Testing + fetch negotiation

  1. Root test harness — Added a root package.json + vitest/miniflare setup for the core ripgit worker only. Tests boot the built worker with the real KV + SQLite DO bindings under Miniflare.

  2. Rust protocol/unit coverage — Added unit tests for representation negotiation, search query parsing, URL query decoding, and upload-pack negotiation helpers.

  3. Real-world git fixture e2e — Added a pinned offline tests/fixtures/workers-rs-main.bundle fixture and a git CLI e2e suite covering push, clone, fast-forward push, force-push, search refresh, and fetch from an existing clone.

  4. Fetch after force-push — Fixed git fetch for existing clones after a non-fast-forward rewrite by advertising upload-pack capabilities separately from receive-pack and by implementing the expected ACK/NAK negotiation before streaming the pack.


Known limitations

These are documented, accepted trade-offs — not bugs.

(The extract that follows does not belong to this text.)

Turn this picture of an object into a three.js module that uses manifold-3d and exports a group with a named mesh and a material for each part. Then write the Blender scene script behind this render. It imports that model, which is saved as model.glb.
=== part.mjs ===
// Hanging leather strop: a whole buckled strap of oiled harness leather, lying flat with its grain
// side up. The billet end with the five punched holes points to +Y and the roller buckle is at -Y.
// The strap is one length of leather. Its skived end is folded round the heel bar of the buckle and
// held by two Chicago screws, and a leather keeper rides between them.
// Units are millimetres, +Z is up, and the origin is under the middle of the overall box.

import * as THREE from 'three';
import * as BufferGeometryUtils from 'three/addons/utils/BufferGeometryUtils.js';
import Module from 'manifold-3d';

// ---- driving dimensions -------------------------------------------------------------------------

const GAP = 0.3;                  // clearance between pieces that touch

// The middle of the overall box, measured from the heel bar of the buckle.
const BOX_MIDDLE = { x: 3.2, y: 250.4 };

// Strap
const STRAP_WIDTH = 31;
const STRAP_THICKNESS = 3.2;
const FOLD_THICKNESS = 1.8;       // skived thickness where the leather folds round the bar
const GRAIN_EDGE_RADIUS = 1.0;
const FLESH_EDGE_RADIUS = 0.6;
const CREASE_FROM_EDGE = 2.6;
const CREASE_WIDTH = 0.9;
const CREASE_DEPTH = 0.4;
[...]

  • Auth is upstream — ripgit expects trusted X-Ripgit-Actor-* headers from an auth worker or other front proxy. Reads are public; writes return 401 without a trusted actor.
  • DO storage timeout — Pushes with many objects (>~10K per incremental push) can exceed the DO's ~30 second storage operation timeout. Each sql.exec() auto-commits individually (no request-level transaction). Cloudflare's transactionSync() API would provide atomicity but is not exposed in workers-rs 0.7.5. Use the admin/set-ref endpoint to recover from partial push state.
  • 50 MB pack body limit (server-enforced)MAX_PACK_BYTES in pack.rs rejects packs above 50 MB with a clean ng response before any object is parsed. The hard Workers platform limit is 100 MB, but we gate lower to keep peak DO memory well under the 128 MB ceiling. Repos must be pushed incrementally via the push script's checkpoint mechanism.
  • Force pushes are always allowed — non-fast-forward updates currently work, but there is no repo setting or policy hook to reject them when a repo wants branch protection semantics.
  • No annotated tag objects — Silently dropped during push. Lightweight tags (refs) work fine.
  • Timezone lost in parsed commits table — The commits table stores unix timestamps without timezone offset. The raw_objects table preserves the original bytes for fetch, but the /log API shows times without timezone.
  • README fragment-only heading links — Relative README file/dir/image links are rewritten on the repo home page, but bare #heading fragments are not yet translated to GitHub-style generated heading IDs.
  • side-band-64k — Removed from advertised capabilities to avoid wrapping the report-status response with sideband bytes.

Next up

1. File history

Show all commits that touched a specific file. Walk the first-parent commit chain, resolve the file path in each commit's tree, emit a result when the blob hash changes. O(commits * path_depth) — fast for DO-sized repos.

  • API: GET /history?ref=main&path=src/lib.rs — returns list of commits that modified the file, with timestamps, authors, and messages.
  • Web UI: linked from the blob viewer. Paginated commit list scoped to one file.

2. Blame

Attribute each line of a file to the commit that last modified it. Leverages blob_groups (all versions of a file by path) and the diff engine (line-level diffs).

  • API: GET /blame?ref=main&path=src/lib.rs — returns lines with commit hash, author, timestamp per line.
  • Web UI: blame view linked from the blob viewer. Line numbers, commit info column, file content.

3. Tags page

Browse lightweight tags in the web UI. Already stored in the refs table as refs/tags/*. Quick win — just a new page listing tags with their target commit info.

  • Web UI: /repo/:name/tags — list of tags with commit hash, author, date, and message. Link to commit detail page.

Potential future work

  • transactionSync binding — Add a custom wasm_bindgen binding for ctx.storage.transactionSync() to get atomic push semantics. Prevents partial state on DO timeout. The JS API exists, workers-rs just doesn't expose it yet.
  • Repository index — KV side-index written on push, landing page listing all repos with stats. Needs a KV binding in wrangler.toml.
  • Annotated tags — Parse and store tag objects (separate from lightweight tag refs). Requires a tag_objects table + pack parser changes.
  • Alternative auth frontends — Bearer token-only or Cloudflare Access integration beyond the GitHub OAuth example.
  • Force-push policy — Add optional rejection or branch-protection rules for non-fast-forward updates instead of always allowing them.
  • Streaming zlib compression — Currently blob_zlib_compress buffers the entire compressed output (2x blob size in memory). Switching to flate2::write::ZlibEncoder with incremental chunk writes would eliminate the compressed copy, reducing peak memory from raw + compressed to raw + ~256 KB. Compression ratio is identical (single continuous zlib stream). Main blocker: interleaves compression with blob_chunks INSERT logic, changing the store_blob flow. Worth doing for medium-sized blobs (10-50 MB) where the compressed copy is significant.
  • side-band-64k — Re-add with proper sideband wrapping for progress reporting.
  • Selective page JSON — Consider page-model JSON for page-only routes such as owner profile, repo home, settings, and auth worker pages if agents need it; keep the resource JSON API canonical.
  • dont use fetch from DO. expose rpc methods, let worker call the right one.